What is so egregious about the Liberal government on the file of climate change is that it promised to do things differently. It is no secret that the previous Conservative government viewed climate change as a thorn in its side. It avoided the subject to the greatest extent possible and acted only when it was forced to act. However, the government across the aisle promised to do things differently. It promised action on climate change, but it was all words and little action.
It was not always this way. At one time, Canada's word was its bond. There are Canadian war graves scattered around the world, in little places and in big towns, that are a testament to that. For most of this country's history, when we gave our word, that was our bond. We contributed to the defeat of Fascism in Europe and totalitarianism in the far east. As a result, in the post-war period, Canada was a founding member of most of the post-war structure. We were a founding member of the United Nations, the World Bank, the International Monetary Fund and dozens of other organizations. We paid that price in blood, because Canada's word was its bond. There were some 60,000 dead in the First World War, a century ago, and some 40,000 dead in the Second World War, in places like the Netherlands and Hong Kong.
Have we honoured that legacy, where our word is our bond, in recent decades? We made a commitment in 1970 to spend 0.7% of Canada's GDP on foreign aid, on overseas development assistance. We barely meet half of that commitment, and it has been decades in the making. We promised NATO that we would spend 2% of our national economy on military and defence spending, and for decades we have barely met half that commitment. Most of our western European allies and the United States meet or exceed that commitment.
In fact, I remember a speech in this House, in this very Parliament, in 2016, when American President Barack Obama chastised Canada for not meeting its NATO commitment and told this Parliament that we should meet our NATO commitment. Both sides of the aisle erupted in applause, but we are nowhere closer to doing that today than we were when he gave that speech in this House some three years ago.
On climate change, whether it was the Kyoto protocol, the Copenhagen accord or the Paris accord, we have failed to uphold our word. Our word is no longer our bond. We are squandering the inheritance that we as parliamentarians received, built on generations of those Canadians who came before and who, when they spoke, meant that their word was their bond.
According to a recent report by Climate Transparency from last November, Canada is now the highest per capita emitter in the G20. That is right: We emit more per capita than our friends and neighbours south of the border. Canada has only 1.5% of total global emissions, but we are the ninth largest emitter on the planet. If we are not going to do our part, as one of the wealthiest countries in the world, what hope is there for countries 10th through 190th to do their part?

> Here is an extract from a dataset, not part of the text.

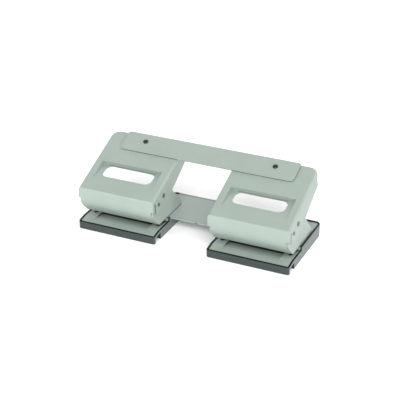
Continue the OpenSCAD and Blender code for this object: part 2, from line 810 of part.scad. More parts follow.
// The bent front of the lever: full width above, narrower between the ears below
module nose() {
    side_z = pivot_z - nose_side_drop;
    low_w = 2 * (ear_in - toe_gap);
    toe_w = low_w - 2 * toe_taper;
    strip = concat(nose_line(0), backwards(nose_line(lever_t)));
    // above, its ends are rounded off like the panel's side folds
    intersection() {
        on_panel() across(lever_w) polygon(strip);
        on_panel() translate([0, start_s + cut, 0]) rotate([90, 0, 0]) linear_extrude(panel_len) {
            translate([-half_flat, -side_r]) square([2 * half_flat, side_r + cut]);
            for (s = [-1, 1]) translate([s * half_flat, -side_r]) circle(side_r);
            translate([-half_lever, -panel_len]) square([lever_w, panel_len - side_r]);
        }
        translate([-reach / 2, -reach / 2, side_z]) cube(reach);
    }
    intersection() {
        on_panel() across(lever_w) polygon(strip);
        translate([0, reach / 2, 0]) rotate([90, 0, 0]) linear_extrude(reach)
            polygon([[-low_w / 2, side_z + fuse], [-low_w / 2, bend_end[1]],
                [-toe_w / 2, 0], [toe_w / 2, 0],
                [low_w / 2, bend_end[1]], [low_w / 2, side_z + fuse]]);
    }
}

// ---- Punches -------------------------------------------------------------------------

// Puts its children at one punch: outward is 1 for the outer hole and -1 for the inner one
module at_punch(side, outward) {
    at_unit(side) translate([side * outward * hole_spacing / 2, punch_y, 0]) children();
}

module punch(side, outward) {
    color(steel) at_punch(side, outward) difference() {
        union() {
            translate([0, 0, tip_z]) cylinder(d = hole_d, h = cap_z - tip_z);
            translate([0, 0, cap_z - fuse]) cylinder(d = neck_d, h = neck_h + fuse);
        }
        // hollow ground tip
        translate([-hole_d, 0, tip_z - hole_d / 2]) rotate([0, 90, 0])
            cylinder(r = hole_d / 2 + grind_extra, h = 2 * hole_d);
    }
}

module punch_cap(side, outward) {
    color(steel) at_punch(side, outward) difference() {
        translate([0, 0, cap_z]) cylinder(d = cap_d, h = cap_h);
        translate([0, 0, cap_z - cut]) cylinder(d = neck_d, h = neck_h + cut);
    }
}

// A return spring between the upper guide and the cap: one unbroken coil with closed ends
spring_h = cap_z - spring_low_z - wire_d;
closed_share = 0.5;
rings_per_turn = 8;
wire_sides = 6;
spring_rings = round(spring_turns * rings_per_turn);

// Height of the wire's centre after t turns: level at both ends, steady between
function coil_z(t) =
    let (p = max(0, min(1, (t - closed_share) / (spring_turns - 2 * closed_share))))
    wire_d / 2 + p * spring_h;

function coil_point(t) = [spring_r * cos(360 * t), spring_r * sin(360 * t), coil_z(t)];

function coil_ring(t) = [for (k = [0:wire_sides - 1])
    let (a = 360 * k / wire_sides, r = spring_r + wire_d / 2 * cos(a))
    [r * cos(360 * t), r * sin(360 * t), coil_z(t) + wire_d / 2 * sin(a)]];

// Least gap between one turn and the next, measured on the coil's own points
coil_gap = min([for (i = [0:spring_rings - rings_per_turn])
    norm(coil_point((i + rings_per_turn) / rings_per_turn) - coil_point(i / rings_per_turn))])
    - wire_d;

module return_spring(side, outward) {
    points = [for (i = [0:spring_rings]) each coil_ring(i / rings_per_turn)];
    n = wire_sides;
    skin = [for (i = [0:spring_rings - 1], k = [0:n - 1])
        let (a = i * n + k, b = i * n + (k + 1) % n)
        each [[a, b, a + n], [b, b + n, a + n]]];
    first = [for (k = [1:n - 2]) [0, k + 1, k]];
    base = spring_rings * n;
    last = [for (k = [1:n - 2]) [base, base + k, base + k + 1]];
    color(steel) at_punch(side, outward) translate([0, 0, spring_low_z])
        polyhedron(points, concat(skin, first, last));
}

// ---- Handle bar ----------------------------------------------------------------------

module on_bar() {
    translate([0, -tray_d / 2, 0]) on_panel() translate([0, panel_len - bar_w, 0]) children();
}

module handle_bar() {
    color(sheet_paint) on_bar() linear_extrude(bar_t) difference() {
        rounded(unit_pitch + 2 * bar_reach, bar_w, bar_front_r, bar_rear_r);
        for (u = [-1, 1])
            translate([u * unit_pitch / 2, bar_screw_y]) circle(screw_d / 2 + screw_gap);
    }
}

module bar_screws() {
    shank = bar_t + lever_t + nut_h + thread_end;
    color(black_steel) on_bar() for (u = [-1, 1])
        translate([u * unit_pitch / 2, bar_screw_y, bar_t]) difference() {
            union() {
                intersection() {
                    cylinder(d = screw_head_d, h = screw_head_h);
                    translate([0, 0, screw_head_h - screw_head_d]) sphere(r = screw_head_d);
                }
                translate([0, 0, -shank]) cylinder(d = screw_d, h = shank + fuse);
            }
            translate([0, 0, screw_head_h / 2])
                cylinder(d = socket_d, h = screw_head_h, $fn = 6);
        }
}

module bar_nuts() {
    color(steel) for (side = [LEFT, RIGHT]) at_unit(side) screw_place()
        translate([0, 0, -lever_t - nut_h]) difference() {
            cylinder(r = nut_flat / sqrt(3), h = nut_h, $fn = 6);
            translate([0, 0, -cut]) cylinder(d = screw_d, h = nut_h + 2 * cut);
        }
}

echo(least_spring_gap = coil_gap, punch_travel = punch_travel);

chip_tray(LEFT);  // left_chip_tray
chip_tray(RIGHT);  // right_chip_tray
tray_pin(LEFT);  // left_tray_pin
tray_pin(RIGHT);  // right_tray_pin
base_plate(LEFT);  // left_base_plate
base_plate(RIGHT);  // right_base_plate
connecting_plate();
punch_frame(LEFT);  // left_punch_frame
punch_frame(RIGHT);  // right_punch_frame
upper_guide(LEFT);  // left_upper_guide
upper_guide(RIGHT);  // right_upper_guide
frame_rivets(LEFT);  // left_frame_rivets
frame_rivets(RIGHT);  // right_frame_rivets
pivot_pin(LEFT);  // left_pivot_pin
pivot_pin(RIGHT);  // right_pivot_pin
lever(LEFT);  // left_lever
lever(RIGHT);  // right_lever
pusher_pin(LEFT);  // left_pusher_pin
pusher_pin(RIGHT);  // right_pusher_pin
punch(LEFT, 1);  // left_outer_punch
punch(LEFT, -1);  // left_inner_punch
punch(RIGHT, -1);  // right_inner_punch
punch(RIGHT, 1);  // right_outer_punch
punch_cap(LEFT, 1);  // left_outer_cap
punch_cap(LEFT, -1);  // left_inner_cap
punch_cap(RIGHT, -1);  // right_inner_cap
punch_cap(RIGHT, 1);  // right_outer_cap
return_spring(LEFT, 1);  // left_outer_spring
return_spring(LEFT, -1);  // left_inner_spring
return_spring(RIGHT, -1);  // right_inner_spring
return_spring(RIGHT, 1);  // right_outer_spring
handle_bar();
bar_screws();
bar_nuts();
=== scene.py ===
"""Looks of the four-hole desk punch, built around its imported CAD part."""
import logging
import math
from abc import ABC, abstractmethod
from dataclasses import dataclass, field
from enum import Enum
from typing import Callable, Iterable, Iterator, Optional, Sequence

import bmesh
import bpy
from mathutils import Matrix, Quaternion, Vector


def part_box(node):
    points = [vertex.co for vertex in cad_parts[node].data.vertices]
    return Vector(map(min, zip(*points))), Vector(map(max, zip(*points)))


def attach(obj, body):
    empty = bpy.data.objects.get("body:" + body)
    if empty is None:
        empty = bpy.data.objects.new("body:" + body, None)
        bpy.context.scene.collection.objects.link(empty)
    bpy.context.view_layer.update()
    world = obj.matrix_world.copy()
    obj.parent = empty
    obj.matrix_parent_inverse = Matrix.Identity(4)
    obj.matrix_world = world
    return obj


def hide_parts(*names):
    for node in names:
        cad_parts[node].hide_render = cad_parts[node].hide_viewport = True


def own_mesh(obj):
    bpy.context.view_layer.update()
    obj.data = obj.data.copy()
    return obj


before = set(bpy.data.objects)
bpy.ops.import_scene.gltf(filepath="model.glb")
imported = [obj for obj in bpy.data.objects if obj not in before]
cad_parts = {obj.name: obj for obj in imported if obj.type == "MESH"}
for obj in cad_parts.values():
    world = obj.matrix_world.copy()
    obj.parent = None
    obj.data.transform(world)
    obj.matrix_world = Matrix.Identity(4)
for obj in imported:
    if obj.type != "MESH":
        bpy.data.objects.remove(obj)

logger = logging.getLogger("desk_punch")

MM = 0.001

ZONE_LAYER = "zone"
ZONE_MARGIN = 0.25  # the values of two zones lie at least 1 apart

MERGE_DISTANCE = 0.002 * MM  # vertices that lie closer are made one
CUT_DISTANCE = 0.01 * MM  # what lies this close to a cutting plane counts as in it
FLAT_ANGLE = 0.4  # degrees; faces that meet at less are made one
SIDEWAYS = 0.9  # least share of X in the normal of a face that looks sideways
FULL_WEIGHT = 100  # the largest face at a corner alone sets the normal there

# most of a noise pattern's values lie in the first span, and all of a share's in the second
PATTERN_SPAN = (0.3, 0.7)
SHARE_SPAN = (0.0, 1.0)

Face = bmesh.types.BMFace
Socket = bpy.types.NodeSocket
Colour = tuple[float, float, float]
Direction = tuple[float, float, float]

ALONG_X: Direction = (1.0, 0.0, 0.0)
ALONG_Y: Direction = (0.0, 1.0, 0.0)
ALONG_Z: Direction = (0.0, 0.0, 1.0)


class Unit(Enum):
    """The two punch units, by the sign of their place along X."""

    LEFT = "left"
    RIGHT = "right"


class Place(Enum):
    """The two punches of a unit."""

    OUTER = "outer"
    INNER = "inner"


class Slot(Enum):
    """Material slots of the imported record."""

    LEVER = "lever_paint"
    SHEET = "sheet_paint"
    TRAY = "tray_plastic"
    BRIGHT = "bright_steel"
    DARK = "dark_steel"
    SPRING = "spring_wire"
    SCREW = "black_screws"


class Body(Enum):
    """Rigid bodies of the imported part."""

    BASE = "base"
    LEVER = "lever_assembly"
    LEFT_TRAY = "left_tray"
    RIGHT_TRAY = "right_tray"


class Zone(Enum):
    """Zones of a piece that its finish treats apart, as values of the zone layer.

    Attributes:
        PLAIN: Most of a piece.
        DARK: Painted deep shade on rims, seams, walls and floors that little light reaches.
        FLANK: Sides of a tray, lighter with a painted sheen.
        SHADE: Painted half shade.
    """

    PLAIN = 0.0
    DARK = 1.0
    FLANK = 2.0
    SHADE = 3.0


ZoneOf = Callable[[Face], Zone]


@dataclass(frozen=True)
class Cut:
    """A plane at which faces are divided, so that a zone can end there.

    Attributes:
        axis: Normal of the plane.
        place: Distance of the plane from the origin, along the axis.
        sideways_only: Whether only faces that look sideways are divided.
    """

    axis: Direction
    place: float
    sideways_only: bool = False

    def divide(self, bm: bmesh.types.BMesh) -> None:
        """Divide the faces of a mesh.

        Args:
            bm: Mesh to work on.
        """
        faces = [f for f in bm.faces if not self.sideways_only or abs(f.normal.x) > SIDEWAYS]
        edges = {e for f in faces for e in f.edges}
        verts = {v for f in faces for v in f.verts}
        bmesh.ops.bisect_plane(
            bm,
            geom=[*verts, *edges, *faces],
            dist=CUT_DISTANCE,
            plane_co=Vector(self.axis) * self.place,
            plane_no=self.axis,
        )


def centre_x(node: str) -> float:
    """Measure where the middle of a CAD node lies along X."""
    low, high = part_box(node)
    return (low.x + high.x) / 2


# ---------------------------------------------------------------------------------------
# Finishes
# ---------------------------------------------------------------------------------------


@dataclass(frozen=True)
class Pattern:
    """A noise pattern in object coordinates.

    Attributes:
        scale: Cycles per metre.
        detail: Number of octaves.
        stretch: Scale along each axis before the noise.
    """

    scale: float
    detail: float
    stretch: tuple[float, float, float] = (1.0, 1.0, 1.0)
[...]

California met its Copenhagen targets four years early, in 2016, despite the fact that its population grew from some 30 million in 1990 to 42 million today, despite the fact that its per capita GDP has skyrocketed in the last 30 years, and despite the fact that it is the world's fifth largest economy.
The motion in front of us today makes a mockery of those who came before; when they gave their word, it was their bond. It belies the inheritance that we received as parliamentarians. The silly motion in front of us today is not a motion that I can support, for all those reasons.